Document Type

Article

Publication Date

2024

Abstract

Sovereign states have held a monopoly over the production of circulating money for well over a century. Governments, not private entities, issue circulating money. The advent of stablecoins—privately issued digital money that can circulate—raises the question of the sovereign’s money monopoly from the grave. Should private money circulate alongside sovereign money in the twenty-first century? We argue against coexistence to preserve financial stability and monetary sovereignty.

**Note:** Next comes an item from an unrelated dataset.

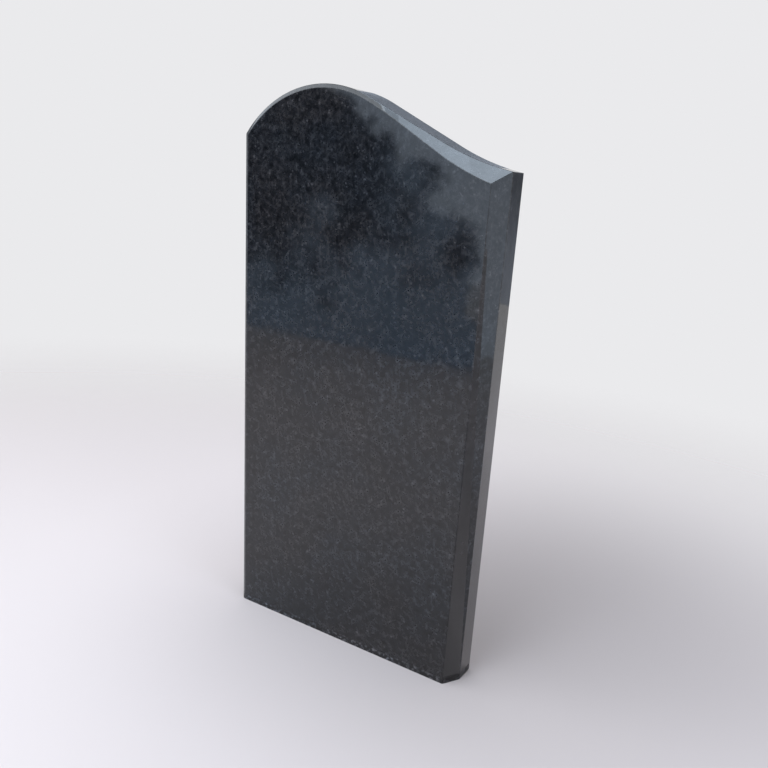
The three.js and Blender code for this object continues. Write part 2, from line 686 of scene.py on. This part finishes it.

Through the lens of economic theory, we explore the coexistence question by revisiting the original debates that led to the sovereign’s money monopoly in England, the United States, Canada, and Sweden. In each case, private money first circulated because of a limited money supply—namely, a shortage of specie— and because there were no better alternatives. However, after the development of modern central banking and sovereign fiat money, these governments banned or taxed the circulation of private money to improve financial stability and gain greater control over the money supply. Notably, in the United States, Congress enacted a 10% tax on the circulation of private money in 1865 that stayed on the books until 1976, when Congress deleted provisions from the Internal Revenue Code deemed “obsolete” or “unimportant and rarely used” from a tax perspective.

Today, many U.S. lawmakers assume that coexistence is the optimal path forward and are crafting legal guardrails under that assumption. We argue that lawmakers should instead seek to maintain the government’s monopoly by creating a better sovereign alternative in the form of a central bank digital currency (the carrot) and deterring the adoption of stablecoins through a ban or a tax (the stick).